Effective January 1, 2011, the United Kingdom introduced a bank levy which provides for an annual charge on
certain equity and liabilities of banks and certain other financial institutions (the “U.K. Bank Levy”). In respect of
foreign banking groups with banking operations in the United Kingdom, the U.K. Bank Levy is calculated, broadly
speaking, by reference to the aggregated equity and liabilities of the group’s relevant U.K. sub-groups, U.K.
subsidiaries, non-U.K. resident subsidiaries with a U.K. parent and U.K. branches (in each case as shown in
appropriate balance sheets). The U.K. Bank Levy is charged at different rates for short-term chargeable liabilities on
the one hand and long-term chargeable equity and liabilities on the other hand. From January 1, 2018, the applicable
U.K. Bank Levy rates are 0.16% for short-term chargeable liabilities and 0.08% for long-term chargeable equity and
liabilities. The U.K. Bank Levy is not applicable to the first £20 billion of chargeable equity and liabilities. Based on
the March 31, 2018 balance sheet position, it is not anticipated that MGL Group will be impacted by the U.K. Bank
Levy on the basis that its chargeable equity and liabilities are expected to be below £20 billion. MGL Group will
continue to monitor its position on a regular basis.
U.K. Bank Levy rates are scheduled to reduce on January 1 each year, ultimately reaching 0.10% for short term
chargeable liabilities and 0.05% for long term chargeable equity and liabilities as of January 1, 2021. The U.K. Bank
Levy will be chargeable only on U.K. balance sheet liabilities as of January 1, 2021.

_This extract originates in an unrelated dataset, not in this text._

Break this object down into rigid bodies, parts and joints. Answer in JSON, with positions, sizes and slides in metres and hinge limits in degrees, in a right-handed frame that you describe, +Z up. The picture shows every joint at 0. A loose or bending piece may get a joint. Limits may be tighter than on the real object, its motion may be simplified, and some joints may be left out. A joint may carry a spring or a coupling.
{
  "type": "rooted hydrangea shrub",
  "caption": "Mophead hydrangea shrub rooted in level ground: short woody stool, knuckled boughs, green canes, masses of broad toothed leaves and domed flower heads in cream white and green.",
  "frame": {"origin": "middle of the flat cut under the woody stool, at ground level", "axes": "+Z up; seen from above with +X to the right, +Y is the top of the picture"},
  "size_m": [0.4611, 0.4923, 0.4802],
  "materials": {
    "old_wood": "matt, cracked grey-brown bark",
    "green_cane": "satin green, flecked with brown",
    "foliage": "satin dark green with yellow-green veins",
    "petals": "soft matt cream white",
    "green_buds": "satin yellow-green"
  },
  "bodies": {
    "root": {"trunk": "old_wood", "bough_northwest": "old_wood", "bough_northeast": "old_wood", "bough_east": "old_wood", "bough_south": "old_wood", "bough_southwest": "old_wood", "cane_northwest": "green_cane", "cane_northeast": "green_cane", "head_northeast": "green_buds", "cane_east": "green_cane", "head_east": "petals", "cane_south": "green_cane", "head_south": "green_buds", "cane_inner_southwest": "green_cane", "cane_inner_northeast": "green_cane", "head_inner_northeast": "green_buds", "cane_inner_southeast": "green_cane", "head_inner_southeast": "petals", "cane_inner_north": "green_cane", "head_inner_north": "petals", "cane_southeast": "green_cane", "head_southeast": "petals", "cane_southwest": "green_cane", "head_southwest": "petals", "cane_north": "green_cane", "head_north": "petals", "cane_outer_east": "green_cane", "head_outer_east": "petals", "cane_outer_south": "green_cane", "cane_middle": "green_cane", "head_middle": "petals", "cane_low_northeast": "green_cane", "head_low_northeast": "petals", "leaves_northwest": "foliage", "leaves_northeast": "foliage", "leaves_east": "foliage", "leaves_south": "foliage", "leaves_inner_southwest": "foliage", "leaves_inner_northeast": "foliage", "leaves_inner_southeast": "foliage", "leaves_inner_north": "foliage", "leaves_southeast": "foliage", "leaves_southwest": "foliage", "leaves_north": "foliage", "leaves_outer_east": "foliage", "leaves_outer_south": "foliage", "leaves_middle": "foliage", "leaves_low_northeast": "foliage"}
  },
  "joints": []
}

On June 23, 2016, the United Kingdom voted to leave the European Union in a referendum. Over the next two
to three years, the MGL Group expects there will be increased uncertainty and volatility in the global financial
markets while the details of this departure (known as the ‘Brexit’) are negotiated. In late March 2017, the U.K.

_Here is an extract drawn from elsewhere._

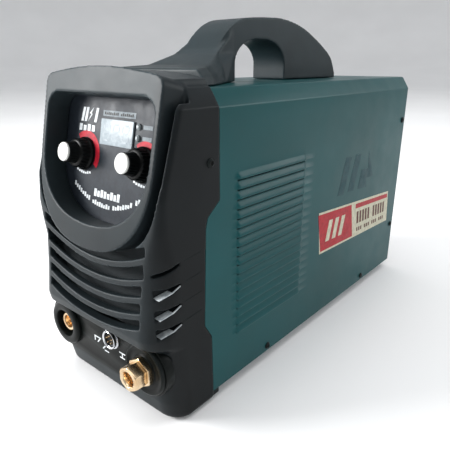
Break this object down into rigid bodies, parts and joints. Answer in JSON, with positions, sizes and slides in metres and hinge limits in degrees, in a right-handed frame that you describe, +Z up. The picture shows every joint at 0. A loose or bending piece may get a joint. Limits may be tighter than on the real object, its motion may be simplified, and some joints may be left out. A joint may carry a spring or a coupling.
{
  "type": "tig welding machine",
  "caption": "Portable inverter TIG welder: teal folded steel cover, black hooded front with knobs, display and weld sockets, arched carry handle, louvred sides, rear fan.",
  "frame": {"origin": "on the floor under the middle of the machine's bounding box", "axes": "+X to the machine's right as seen from the front, +Y from the front towards the rear panel, +Z up"},
  "size_m": [0.1604, 0.4723, 0.3181],
  "materials": {
    "black_plastic": "satin moulded",
    "teal_paint": "semi-gloss powder coat",
    "zinc_steel": "zinc plated",
    "brass": "turned",
    "chrome": "polished",
    "rubber": "matte",
    "panel_film": "satin film",
    "pale_plastic": "semi-gloss",
    "lens": "clear window over a pale display",
    "lamp": "frosted",
    "aluminium": "extruded",
    "circuit_board": "solder mask",
    "ferrite": "sintered",
    "copper": "enamelled wire",
    "capacitor_sleeve": "sleeve"
  },
  "bodies": {
    "machine": {"front_bezel": "black_plastic", "cover": "teal_paint", "carry_handle": "black_plastic", "control_panel": "panel_film", "display_window": "lens", "display_module": "black_plastic", "power_lamp": "lamp", "fault_lamp": "lamp", "current_potentiometer": "aluminium", "gas_potentiometer": "aluminium", "control_board": "circuit_board", "connector_panel": "black_plastic", "weld_socket_body": "black_plastic", "weld_socket_insert": "brass", "torch_socket_base": "black_plastic", "torch_socket_nut": "brass", "torch_socket_body": "brass", "control_socket_shell": "chrome", "control_socket_insert": "black_plastic", "chassis_tray": "zinc_steel", "foot_front_left": "rubber", "foot_front_right": "rubber", "foot_rear_left": "rubber", "foot_rear_right": "rubber", "rear_panel": "black_plastic", "fan_frame": "black_plastic", "fan_guard": "zinc_steel", "power_switch_frame": "black_plastic", "cable_gland": "black_plastic", "gas_inlet": "brass", "earth_stud": "zinc_steel", "screw_cheek_left": "black_plastic", "screw_cheek_right": "black_plastic", "screw_back_upper_left": "black_plastic", "screw_back_upper_right": "black_plastic", "screw_back_lower_left": "black_plastic", "screw_back_lower_right": "black_plastic", "screw_base_front_left": "black_plastic", "screw_base_front_right": "black_plastic", "screw_base_rear_left": "black_plastic", "screw_base_rear_right": "black_plastic", "heatsink_lower": "aluminium", "heatsink_upper": "aluminium", "dust_filter": "rubber", "main_board": "circuit_board", "bus_capacitor_left": "capacitor_sleeve", "bus_capacitor_right": "capacitor_sleeve", "transformer_core": "ferrite", "transformer_winding": "copper", "choke_core": "ferrite", "choke_winding": "copper", "gas_valve": "brass"},
    "current_dial": {"current_knob": "black_plastic", "current_knob_cap": "pale_plastic", "current_shaft": "aluminium"},
    "gas_dial": {"gas_knob": "black_plastic", "gas_knob_cap": "pale_plastic", "gas_shaft": "aluminium"},
    "rocker": {"power_switch_rocker": "rubber"},
    "fan": {"fan_rotor": "black_plastic"}
  },
  "joints": [
    {"name": "current_knob_turn", "type": "hinge", "parent": "machine", "child": "current_dial", "pos_m": [-0.03675, -0.194, 0.2055], "axis": [0, -0.9766, 0.2149], "range_deg": [-140, 140]},
    {"name": "gas_knob_turn", "type": "hinge", "parent": "machine", "child": "gas_dial", "pos_m": [0.03675, -0.194, 0.2055], "axis": [0, -0.9766, 0.2149], "range_deg": [-140, 140]},
    {"name": "rocker_tilt", "type": "hinge", "parent": "machine", "child": "rocker", "pos_m": [0.044, 0.2109, 0.227], "axis": [0, 0, 1], "range_deg": [0, 17]},
    {"name": "fan_spin", "type": "hinge", "parent": "machine", "child": "fan", "pos_m": [0, 0, 0.15], "axis": [0, 1, 0], "continuous": true}
  ]
}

Prime Minister, Theresa May, triggered Article 50, which is the process for informing the European Union of the
U.K’s intention to leave the European Union and, unless both the European Union and the U.K. agree to an
extension, a two year period has commenced to negotiate and agree to a departure deal before the European Union’s
treaties will cease to apply to the United Kingdom. It is likely, however, that the United Kingdom will introduce
legislation by which the majority, if not all, of the European Union’s treaties, regulations and provisions applicable
to the United Kingdom will continue to apply for a transitional period. There is also potential for further
consequences of the Brexit to impact the markets as details of the terms of this departure emerge. At this point in
time it is not possible to definitely determine what the impact of the Brexit will be on the MGL Group, including
MBL.
Other United Kingdom regulators that impact our business include the Gas and Electricity Markets Authority,
which regulates the United Kingdom gas and electricity industry. The Information Commissioner’s Office is
responsible for regulating compliance with legislation in the United Kingdom governing data protection, electronic
communications, freedom of information and environmental information.

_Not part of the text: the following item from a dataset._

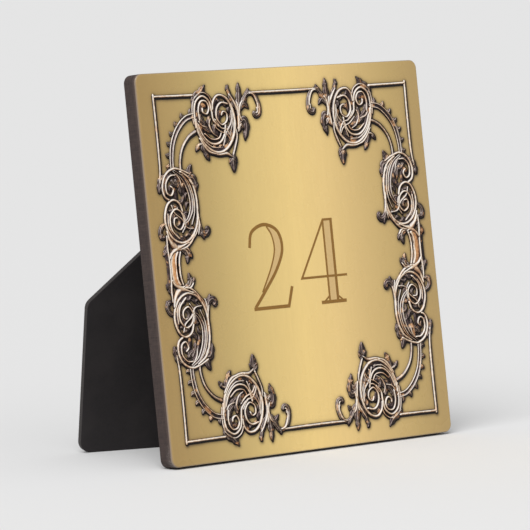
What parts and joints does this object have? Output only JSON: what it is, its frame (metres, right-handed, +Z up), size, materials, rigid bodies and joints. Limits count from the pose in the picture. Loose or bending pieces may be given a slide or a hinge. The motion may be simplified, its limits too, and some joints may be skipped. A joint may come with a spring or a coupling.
{
  "type": "table number plaque",
  "caption": "Square printed hardboard table number plaque that leans back on a flat easel leg, hinged at 45 degrees so that it can stand on either of two sides.",
  "frame": {"origin": "on the table, under the middle of the whole object's box, with the leg open on its stop", "axes": "+X to the right as the printed face is read, +Y to the back, +Z up; the panel leans back by 7.7 degrees about X"},
  "size_m": [0.1334, 0.0578, 0.133],
  "materials": {
    "hardboard": "dark brown hardboard, cut and lightly sanded edge",
    "gold_print": "glossy printed coating, gold with a lighter middle",
    "printed_scrollwork": "glossy print of bronze scrollwork, with pale highlights and dark brown shadow",
    "printed_lettering": "glossy print of brown open-face letters",
    "leg_hardboard": "dark grey-brown hardboard, cut edge",
    "black_paper": "matt black paper",
    "hinge_steel": "zinc-plated steel, satin",
    "screw_steel": "zinc-plated steel, satin",
    "rivet_steel": "black painted steel"
  },
  "bodies": {
    "plaque": {"panel_board": "hardboard", "printed_coating": "gold_print", "panel_hinge_leaf": "hinge_steel", "hinge_pin": "hinge_steel", "panel_leaf_screws": "screw_steel"},
    "leg": {"leg_hinge_leaf": "hinge_steel", "leg_core": "leg_hardboard", "leg_front_paper": "black_paper", "leg_back_paper": "black_paper", "leg_rivets": "rivet_steel"}
  },
  "joints": [
    {"name": "leg_fold", "type": "hinge", "parent": "plaque", "child": "leg", "pos_m": [0.021, -0.00913, 0.08666], "axis": [-0.7071, 0.0947, 0.7007], "range_deg": [0, 23.1]}
  ]
}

Senior Managers and Certification Regimes
In July 2017, the FCA published its long-awaited proposals for extending the Senior Managers and Certification
Regimes (“SMCR”) to solo-FCA regulated firms. The PRA and the FCA have made major changes to the way
individuals working for PRA supervised firms, including MBIL and MBL LB, are assessed and held accountable for
the roles they perform. The changes were in response to perceived shortcomings in behavior and culture within
firms following the financial crisis and recent conduct scandals. The changes were significant and introduced (i) a
new Senior Managers Regime which is designed to clarify the lines of responsibility at the top of banks, enhance the
regulator’s ability to hold senior individuals accountable and require banks to regularly evaluate their senior
managers for fitness and propriety; (ii) a Certification Regime (together with the Senior Managers Regime, the
“SMCR”) which requires firms to assess the fitness and propriety of certain employees who could pose a risk of
significant harm to the firm or any of its customers; and (iii) a new set of “conduct” rules which set out high level
principles and standards of behavior that will apply to all bank employees except those in ancillary service functions
such as IT and catering. Banks and investment firms that are designated by the PRA became subject to the SMCR in
March 2016.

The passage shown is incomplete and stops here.